----- Original Message -----
From: "Erik Reuter" <[EMAIL PROTECTED]>
To: "Brin-L" <[EMAIL PROTECTED]>
Sent: Sunday, December 02, 2001 1:00 AM
Subject: Re: Secret Military Tribunals


> On Sat, Dec 01, 2001 at 07:20:47PM -0600, Dan Minette wrote:
>
> > In order to ensure anything, one must have control of the situation.
> > The government of the United States has control over the United
> > States.  It does not have control over China.  The only possible way
> > the United States could guarantee anything in China would be to take
> > over China.
>
> One has control of one's own actions.
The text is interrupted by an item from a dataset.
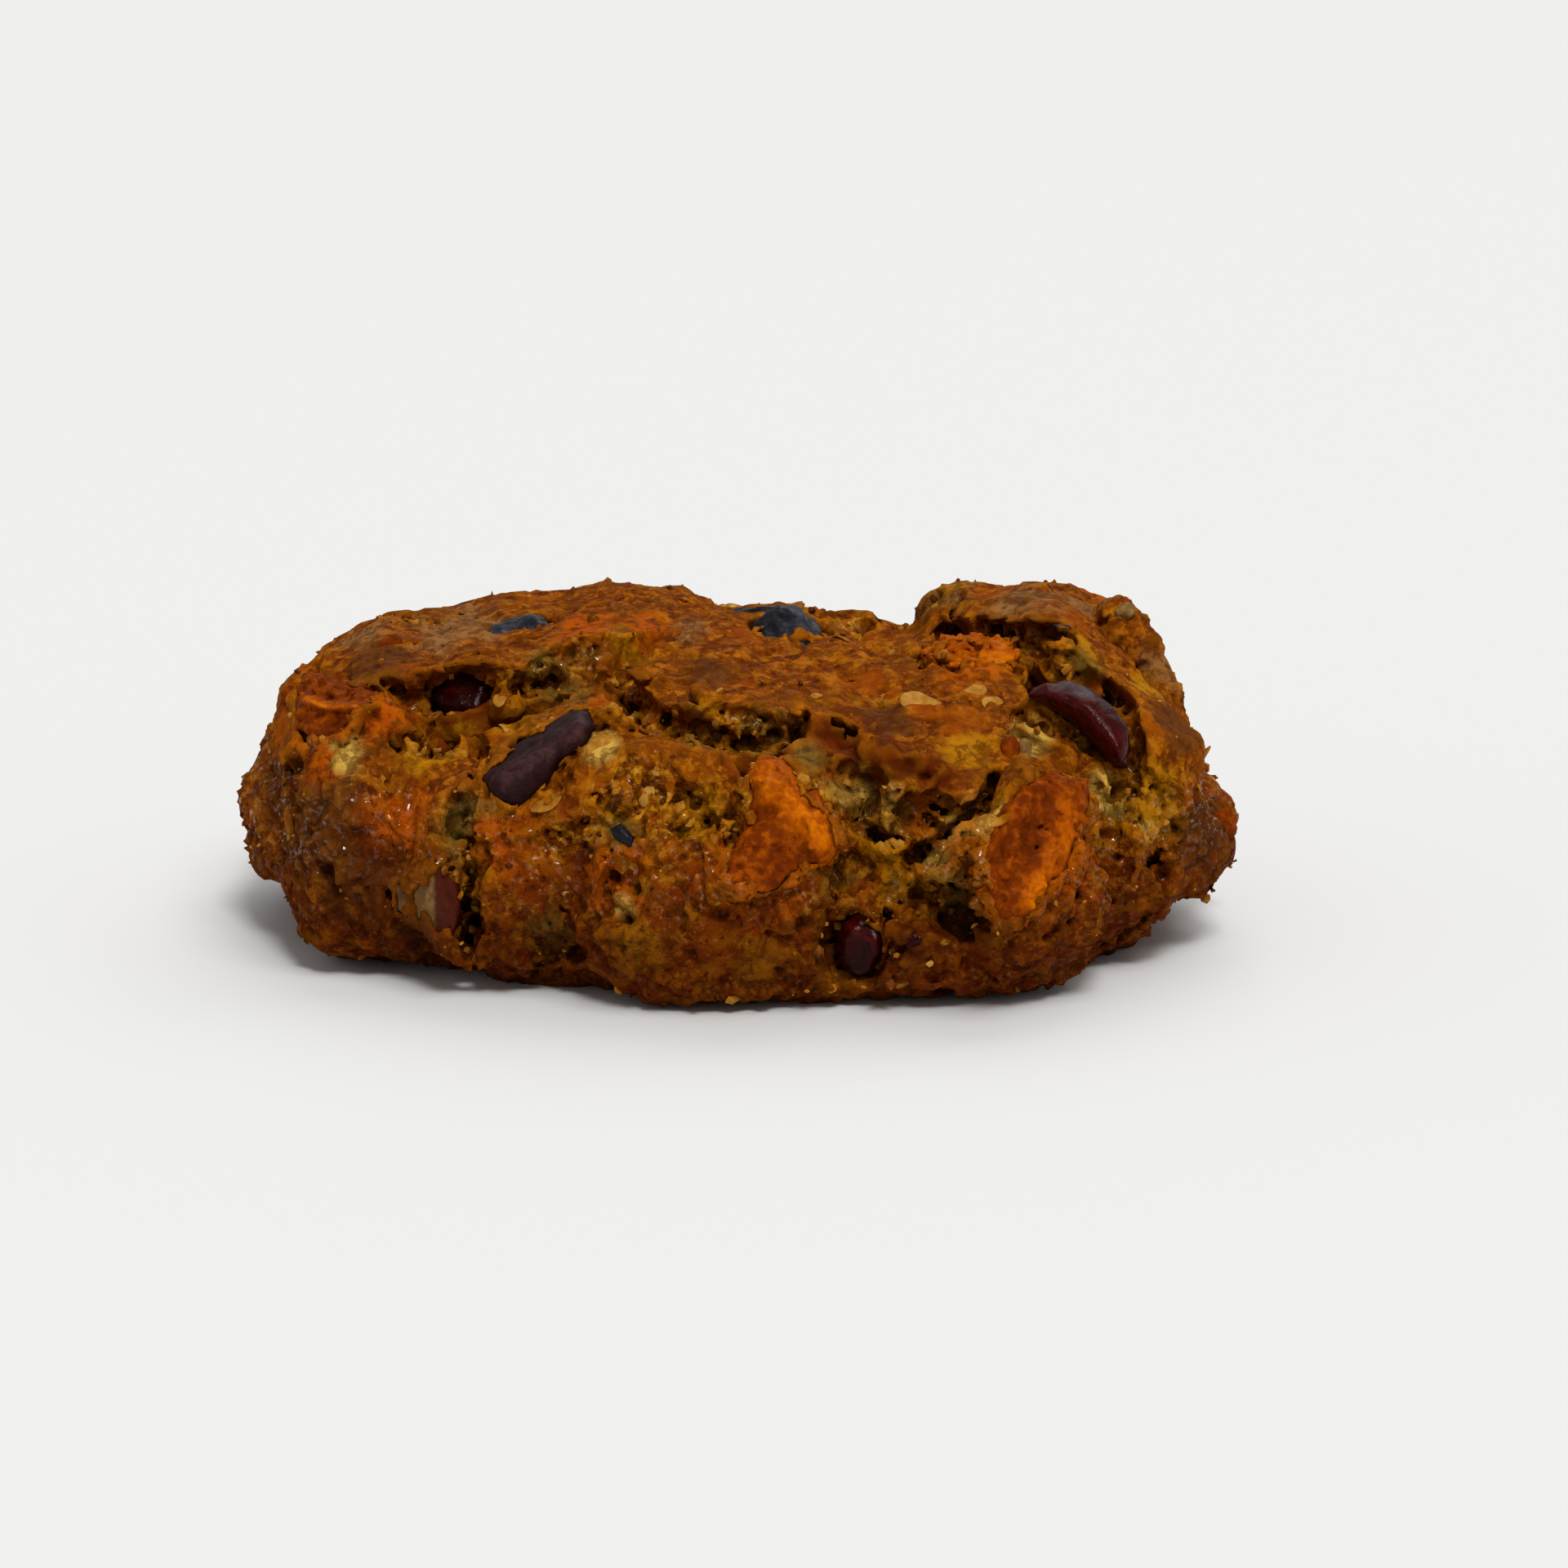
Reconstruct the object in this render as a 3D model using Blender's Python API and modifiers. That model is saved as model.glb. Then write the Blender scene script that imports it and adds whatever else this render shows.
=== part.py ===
"""A thick, rough oatmeal cookie baked with dried fruit and nuts, at its real size.

The dough is one solid: a flat-topped mound with raised crust slabs, and deep cracks between them. Each
piece of fruit or nut that is as large as a berry is a solid of its own, seated in a pocket of the dough.
+Z is up, the table is at Z = 0, and the front of the cookie faces -Y.
"""

import math

import bmesh
import bpy
from mathutils import Euler, Matrix, Vector, noise
from mathutils.bvhtree import BVHTree

MM = 0.001

# The mound is round like a puck. These are the radii of its outline at the widest level, every 30 degrees
# from the right towards the back, and the heights of its top at even steps from the left to the right.
OUTLINE = (35.8, 36.2, 34.4, 32.4, 33.4, 36.4, 36.6, 32.6, 30.0, 32.2, 34.6, 35.4)
TOP_HEIGHTS = (18.0, 19.8, 21.0, 21.6, 22.4, 22.0, 21.4, 21.4, 22.0, 22.0, 20.0)
TOP_REACH = 38.0 * MM
WIDEST_LEVEL = 8.6 * MM
FALL = 16.0 * MM
TOP_SQUARENESS = 3.0
FOOT_SQUARENESS = 2.4
LUMP_HEIGHT = 1.3 * MM
LUMP_SPACING = 8.0 * MM
SLAB_SQUARENESS = 3.0
SLAB_UNEVENNESS = 0.11
SLAB_LUMP_SPACING = 4.5 * MM

# The front of the cookie is laid out as it is seen from a little above the table.
VIEW_ELEVATION = math.radians(12)
VIEW_DISTANCE = 500 * MM
VIEW_CENTRE = Vector((3.5, 0.0, 11.2)) * MM

# How finely the dough is worked, and the room round each piece of fruit.
DOUGH_VOXEL = 0.75 * MM
DOUGH_KEPT = 0.044
SEAT_GAP = 0.42 * MM
TABLE_SIZE = 120 * MM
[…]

One can refrain from denying
> someone basic human rights.
>

The United States can and should act in a manner consistant with promoting
human rights around the world.  I certainly agree that the government of the
United States has a moral obligation to ensure that it does not directly
deny human rights through its own actions.

Having said that, I also need to point out that the fact that the government
of the United States has tradeoffs to consider, since it is not all
powerful.  As regretable as the fact that bombing accidently denies the
right to life for innocent civilians, the alternative of allowing AQ to
florish allows an even worse denial of human rights.

Further,  I don't think that it is wrong for a government to worry first
about the safety and rights of its own citizens.  Its like taking care of
one's own family first.  That doesn't mean one has the right to trample over
everyone else in the community, it just acknowledges prime responsibility.

Finally, I think Gautam made a valid distinction between Constitutional
rights and what the goverment ought to do.  For example,  would have been
morally wrong but Constitutional for the US to have A-bombed the world into
submission in the early post-WWII years.  If you note his posts, he did
state that he has strong opinions that the US should foster human rights,
its just that it is not required by the Constitution.

Dan M.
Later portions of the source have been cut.